##### Data records

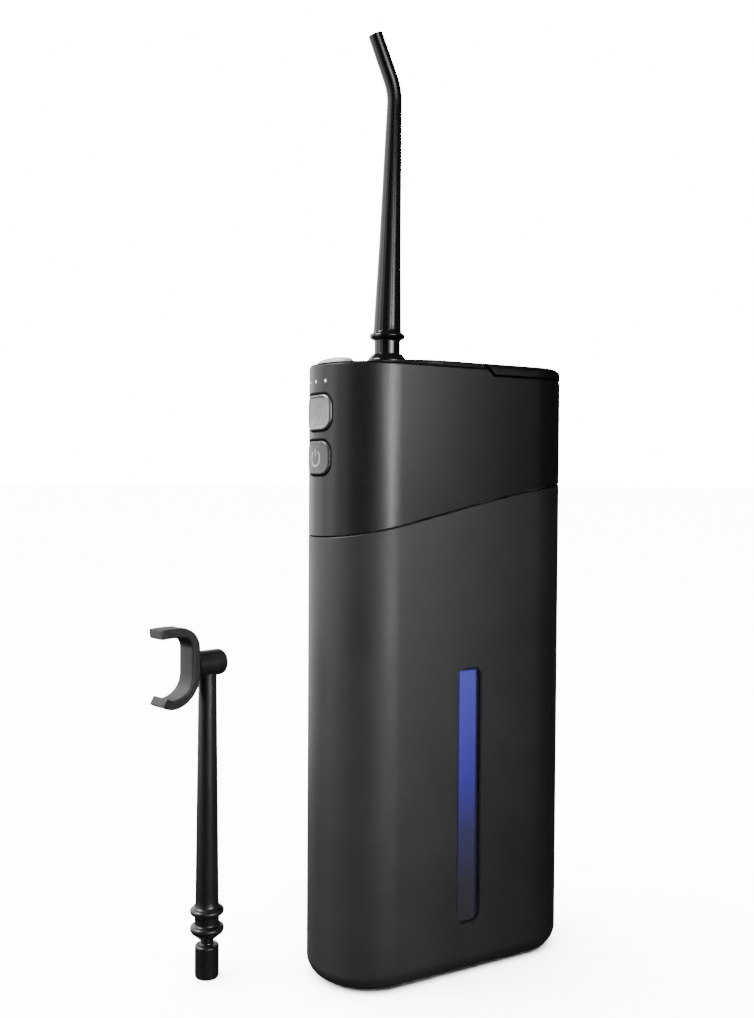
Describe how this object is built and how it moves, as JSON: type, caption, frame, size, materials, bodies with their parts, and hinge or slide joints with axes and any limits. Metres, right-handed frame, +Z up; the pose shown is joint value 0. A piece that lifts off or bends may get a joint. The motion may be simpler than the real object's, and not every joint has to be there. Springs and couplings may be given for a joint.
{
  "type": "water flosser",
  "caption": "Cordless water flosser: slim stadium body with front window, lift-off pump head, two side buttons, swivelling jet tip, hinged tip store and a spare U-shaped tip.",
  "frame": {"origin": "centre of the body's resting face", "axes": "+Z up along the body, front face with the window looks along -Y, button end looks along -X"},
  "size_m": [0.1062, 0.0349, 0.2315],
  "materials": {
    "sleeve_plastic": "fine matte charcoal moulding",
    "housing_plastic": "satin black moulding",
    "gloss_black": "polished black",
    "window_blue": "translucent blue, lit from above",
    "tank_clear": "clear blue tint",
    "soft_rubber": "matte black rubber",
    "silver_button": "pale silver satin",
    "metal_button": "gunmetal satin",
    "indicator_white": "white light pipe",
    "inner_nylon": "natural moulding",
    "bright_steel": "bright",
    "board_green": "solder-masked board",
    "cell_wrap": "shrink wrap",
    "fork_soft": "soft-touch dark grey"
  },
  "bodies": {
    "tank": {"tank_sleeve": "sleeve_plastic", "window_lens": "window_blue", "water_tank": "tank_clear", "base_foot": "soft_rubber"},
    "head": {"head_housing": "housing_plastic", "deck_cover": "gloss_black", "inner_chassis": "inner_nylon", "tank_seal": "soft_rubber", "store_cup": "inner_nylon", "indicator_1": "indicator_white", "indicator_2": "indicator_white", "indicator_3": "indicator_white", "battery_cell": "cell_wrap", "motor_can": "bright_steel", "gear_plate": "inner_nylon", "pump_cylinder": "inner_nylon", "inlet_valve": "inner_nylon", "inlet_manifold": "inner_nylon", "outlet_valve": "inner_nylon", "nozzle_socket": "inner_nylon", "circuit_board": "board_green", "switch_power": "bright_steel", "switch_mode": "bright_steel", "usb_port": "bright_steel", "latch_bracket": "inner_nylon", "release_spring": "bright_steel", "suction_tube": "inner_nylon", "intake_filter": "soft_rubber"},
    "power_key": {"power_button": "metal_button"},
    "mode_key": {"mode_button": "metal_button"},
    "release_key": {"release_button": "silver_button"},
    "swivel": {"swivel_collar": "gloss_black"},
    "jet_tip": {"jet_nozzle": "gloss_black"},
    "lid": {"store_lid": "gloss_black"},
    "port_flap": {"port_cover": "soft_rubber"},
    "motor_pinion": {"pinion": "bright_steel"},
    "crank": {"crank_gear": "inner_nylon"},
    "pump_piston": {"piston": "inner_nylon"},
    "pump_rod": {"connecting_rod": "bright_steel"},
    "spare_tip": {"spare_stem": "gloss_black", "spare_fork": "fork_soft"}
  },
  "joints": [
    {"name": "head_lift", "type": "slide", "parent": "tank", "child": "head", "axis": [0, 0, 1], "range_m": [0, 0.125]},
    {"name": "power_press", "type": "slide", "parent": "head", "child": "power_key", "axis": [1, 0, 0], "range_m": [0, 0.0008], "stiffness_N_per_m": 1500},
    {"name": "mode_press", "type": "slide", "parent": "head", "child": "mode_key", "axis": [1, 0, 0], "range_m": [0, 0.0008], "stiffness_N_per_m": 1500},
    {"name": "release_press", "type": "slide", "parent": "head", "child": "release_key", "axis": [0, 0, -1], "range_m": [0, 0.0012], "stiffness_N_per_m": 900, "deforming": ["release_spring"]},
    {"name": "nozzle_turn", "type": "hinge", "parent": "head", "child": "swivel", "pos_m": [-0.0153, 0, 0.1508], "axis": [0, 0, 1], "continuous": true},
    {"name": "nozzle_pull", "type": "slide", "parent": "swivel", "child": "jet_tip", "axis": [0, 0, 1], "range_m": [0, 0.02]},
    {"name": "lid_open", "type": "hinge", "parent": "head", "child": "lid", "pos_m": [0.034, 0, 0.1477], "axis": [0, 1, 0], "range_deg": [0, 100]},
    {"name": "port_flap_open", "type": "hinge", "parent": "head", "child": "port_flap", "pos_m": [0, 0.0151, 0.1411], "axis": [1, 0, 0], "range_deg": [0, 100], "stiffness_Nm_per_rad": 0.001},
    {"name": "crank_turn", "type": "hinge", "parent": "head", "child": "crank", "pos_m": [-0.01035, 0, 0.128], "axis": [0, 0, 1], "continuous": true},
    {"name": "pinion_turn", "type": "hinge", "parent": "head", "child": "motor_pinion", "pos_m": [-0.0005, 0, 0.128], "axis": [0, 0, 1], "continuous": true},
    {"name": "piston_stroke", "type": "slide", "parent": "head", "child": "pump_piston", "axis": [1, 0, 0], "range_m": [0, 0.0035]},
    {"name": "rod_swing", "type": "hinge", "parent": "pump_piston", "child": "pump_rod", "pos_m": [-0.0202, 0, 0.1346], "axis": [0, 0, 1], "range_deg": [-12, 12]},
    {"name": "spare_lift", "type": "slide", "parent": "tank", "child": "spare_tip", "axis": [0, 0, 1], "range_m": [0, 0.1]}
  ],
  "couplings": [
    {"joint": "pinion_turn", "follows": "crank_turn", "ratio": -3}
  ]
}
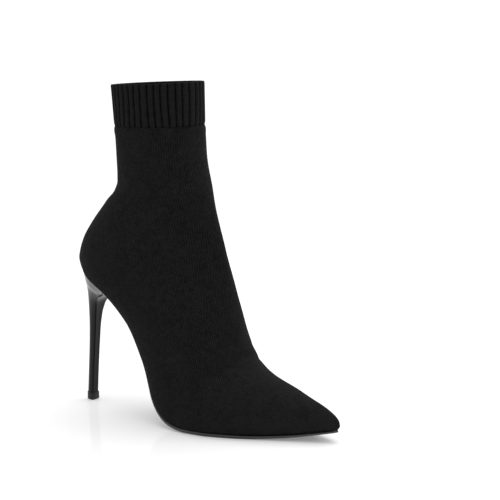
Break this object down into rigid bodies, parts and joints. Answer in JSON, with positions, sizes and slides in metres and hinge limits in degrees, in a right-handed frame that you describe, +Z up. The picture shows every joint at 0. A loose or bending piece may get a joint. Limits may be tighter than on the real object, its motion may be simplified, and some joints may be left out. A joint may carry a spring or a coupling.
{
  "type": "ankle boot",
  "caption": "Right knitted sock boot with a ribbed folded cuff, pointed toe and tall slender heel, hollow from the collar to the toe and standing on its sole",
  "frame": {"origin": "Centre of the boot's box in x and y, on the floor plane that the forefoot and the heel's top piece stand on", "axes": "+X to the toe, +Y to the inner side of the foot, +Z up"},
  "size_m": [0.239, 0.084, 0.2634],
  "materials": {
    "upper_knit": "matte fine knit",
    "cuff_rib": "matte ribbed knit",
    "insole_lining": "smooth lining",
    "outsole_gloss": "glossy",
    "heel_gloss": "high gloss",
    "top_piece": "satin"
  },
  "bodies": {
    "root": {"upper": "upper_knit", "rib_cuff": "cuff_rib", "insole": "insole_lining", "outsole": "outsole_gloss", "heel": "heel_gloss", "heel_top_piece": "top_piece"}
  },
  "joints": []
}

##########

Required task
Above are the records; copy all of them exactly.

The output
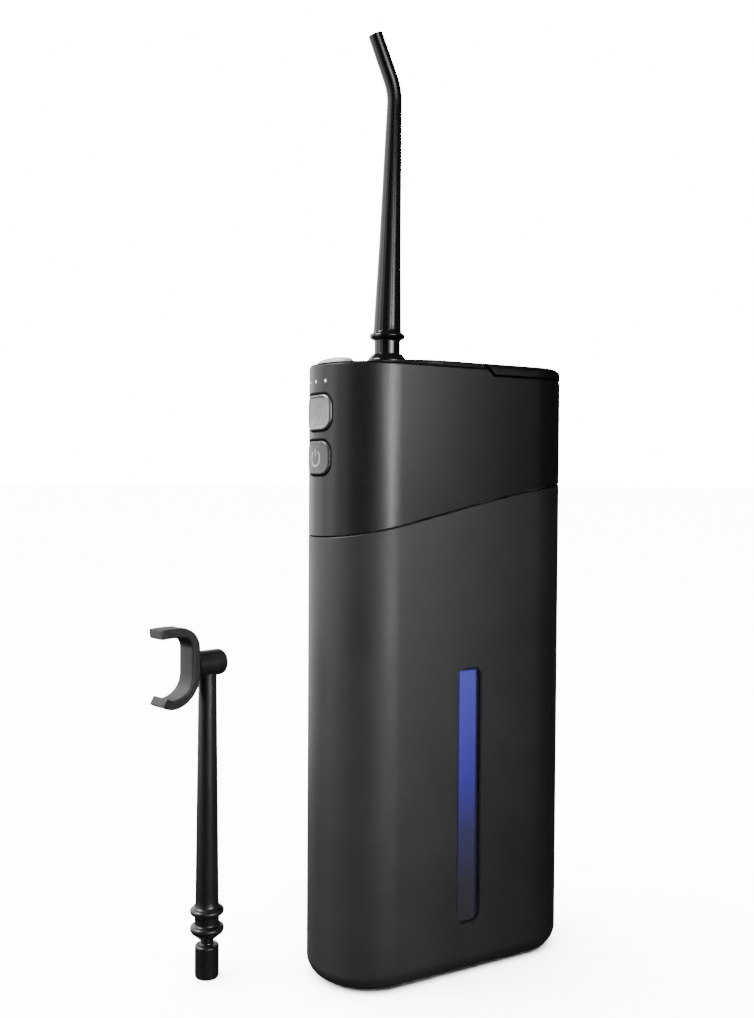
Describe how this object is built and how it moves, as JSON: type, caption, frame, size, materials, bodies with their parts, and hinge or slide joints with axes and any limits. Metres, right-handed frame, +Z up; the pose shown is joint value 0. A piece that lifts off or bends may get a joint. The motion may be simpler than the real object's, and not every joint has to be there. Springs and couplings may be given for a joint.
{
  "type": "water flosser",
  "caption": "Cordless water flosser: slim stadium body with front window, lift-off pump head, two side buttons, swivelling jet tip, hinged tip store and a spare U-shaped tip.",
  "frame": {"origin": "centre of the body's resting face", "axes": "+Z up along the body, front face with the window looks along -Y, button end looks along -X"},
  "size_m": [0.1062, 0.0349, 0.2315],
  "materials": {
    "sleeve_plastic": "fine matte charcoal moulding",
    "housing_plastic": "satin black moulding",
    "gloss_black": "polished black",
    "window_blue": "translucent blue, lit from above",
    "tank_clear": "clear blue tint",
    "soft_rubber": "matte black rubber",
    "silver_button": "pale silver satin",
    "metal_button": "gunmetal satin",
    "indicator_white": "white light pipe",
    "inner_nylon": "natural moulding",
    "bright_steel": "bright",
    "board_green": "solder-masked board",
    "cell_wrap": "shrink wrap",
    "fork_soft": "soft-touch dark grey"
  },
  "bodies": {
    "tank": {"tank_sleeve": "sleeve_plastic", "window_lens": "window_blue", "water_tank": "tank_clear", "base_foot": "soft_rubber"},
    "head": {"head_housing": "housing_plastic", "deck_cover": "gloss_black", "inner_chassis": "inner_nylon", "tank_seal": "soft_rubber", "store_cup": "inner_nylon", "indicator_1": "indicator_white", "indicator_2": "indicator_white", "indicator_3": "indicator_white", "battery_cell": "cell_wrap", "motor_can": "bright_steel", "gear_plate": "inner_nylon", "pump_cylinder": "inner_nylon", "inlet_valve": "inner_nylon", "inlet_manifold": "inner_nylon", "outlet_valve": "inner_nylon", "nozzle_socket": "inner_nylon", "circuit_board": "board_green", "switch_power": "bright_steel", "switch_mode": "bright_steel", "usb_port": "bright_steel", "latch_bracket": "inner_nylon", "release_spring": "bright_steel", "suction_tube": "inner_nylon", "intake_filter": "soft_rubber"},
    "power_key": {"power_button": "metal_button"},
    "mode_key": {"mode_button": "metal_button"},
    "release_key": {"release_button": "silver_button"},
    "swivel": {"swivel_collar": "gloss_black"},
    "jet_tip": {"jet_nozzle": "gloss_black"},
    "lid": {"store_lid": "gloss_black"},
    "port_flap": {"port_cover": "soft_rubber"},
    "motor_pinion": {"pinion": "bright_steel"},
    "crank": {"crank_gear": "inner_nylon"},
    "pump_piston": {"piston": "inner_nylon"},
    "pump_rod": {"connecting_rod": "bright_steel"},
    "spare_tip": {"spare_stem": "gloss_black", "spare_fork": "fork_soft"}
  },
  "joints": [
    {"name": "head_lift", "type": "slide", "parent": "tank", "child": "head", "axis": [0, 0, 1], "range_m": [0, 0.125]},
    {"name": "power_press", "type": "slide", "parent": "head", "child": "power_key", "axis": [1, 0, 0], "range_m": [0, 0.0008], "stiffness_N_per_m": 1500},
    {"name": "mode_press", "type": "slide", "parent": "head", "child": "mode_key", "axis": [1, 0, 0], "range_m": [0, 0.0008], "stiffness_N_per_m": 1500},
    {"name": "release_press", "type": "slide", "parent": "head", "child": "release_key", "axis": [0, 0, -1], "range_m": [0, 0.0012], "stiffness_N_per_m": 900, "deforming": ["release_spring"]},
    {"name": "nozzle_turn", "type": "hinge", "parent": "head", "child": "swivel", "pos_m": [-0.0153, 0, 0.1508], "axis": [0, 0, 1], "continuous": true},
    {"name": "nozzle_pull", "type": "slide", "parent": "swivel", "child": "jet_tip", "axis": [0, 0, 1], "range_m": [0, 0.02]},
    {"name": "lid_open", "type": "hinge", "parent": "head", "child": "lid", "pos_m": [0.034, 0, 0.1477], "axis": [0, 1, 0], "range_deg": [0, 100]},
    {"name": "port_flap_open", "type": "hinge", "parent": "head", "child": "port_flap", "pos_m": [0, 0.0151, 0.1411], "axis": [1, 0, 0], "range_deg": [0, 100], "stiffness_Nm_per_rad": 0.001},
    {"name": "crank_turn", "type": "hinge", "parent": "head", "child": "crank", "pos_m": [-0.01035, 0, 0.128], "axis": [0, 0, 1], "continuous": true},
    {"name": "pinion_turn", "type": "hinge", "parent": "head", "child": "motor_pinion", "pos_m": [-0.0005, 0, 0.128], "axis": [0, 0, 1], "continuous": true},
    {"name": "piston_stroke", "type": "slide", "parent": "head", "child": "pump_piston", "axis": [1, 0, 0], "range_m": [0, 0.0035]},
    {"name": "rod_swing", "type": "hinge", "parent": "pump_piston", "child": "pump_rod", "pos_m": [-0.0202, 0, 0.1346], "axis": [0, 0, 1], "range_deg": [-12, 12]},
    {"name": "spare_lift", "type": "slide", "parent": "tank", "child": "spare_tip", "axis": [0, 0, 1], "range_m": [0, 0.1]}
  ],
  "couplings": [
    {"joint": "pinion_turn", "follows": "crank_turn", "ratio": -3}
  ]
}
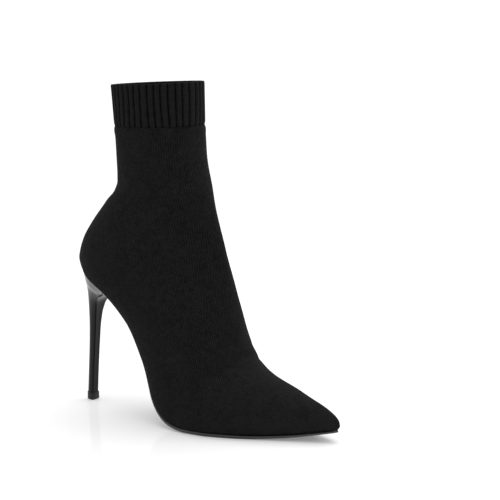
Break this object down into rigid bodies, parts and joints. Answer in JSON, with positions, sizes and slides in metres and hinge limits in degrees, in a right-handed frame that you describe, +Z up. The picture shows every joint at 0. A loose or bending piece may get a joint. Limits may be tighter than on the real object, its motion may be simplified, and some joints may be left out. A joint may carry a spring or a coupling.
{
  "type": "ankle boot",
  "caption": "Right knitted sock boot with a ribbed folded cuff, pointed toe and tall slender heel, hollow from the collar to the toe and standing on its sole",
  "frame": {"origin": "Centre of the boot's box in x and y, on the floor plane that the forefoot and the heel's top piece stand on", "axes": "+X to the toe, +Y to the inner side of the foot, +Z up"},
  "size_m": [0.239, 0.084, 0.2634],
  "materials": {
    "upper_knit": "matte fine knit",
    "cuff_rib": "matte ribbed knit",
    "insole_lining": "smooth lining",
    "outsole_gloss": "glossy",
    "heel_gloss": "high gloss",
    "top_piece": "satin"
  },
  "bodies": {
    "root": {"upper": "upper_knit", "rib_cuff": "cuff_rib", "insole": "insole_lining", "outsole": "outsole_gloss", "heel": "heel_gloss", "heel_top_piece": "top_piece"}
  },
  "joints": []
}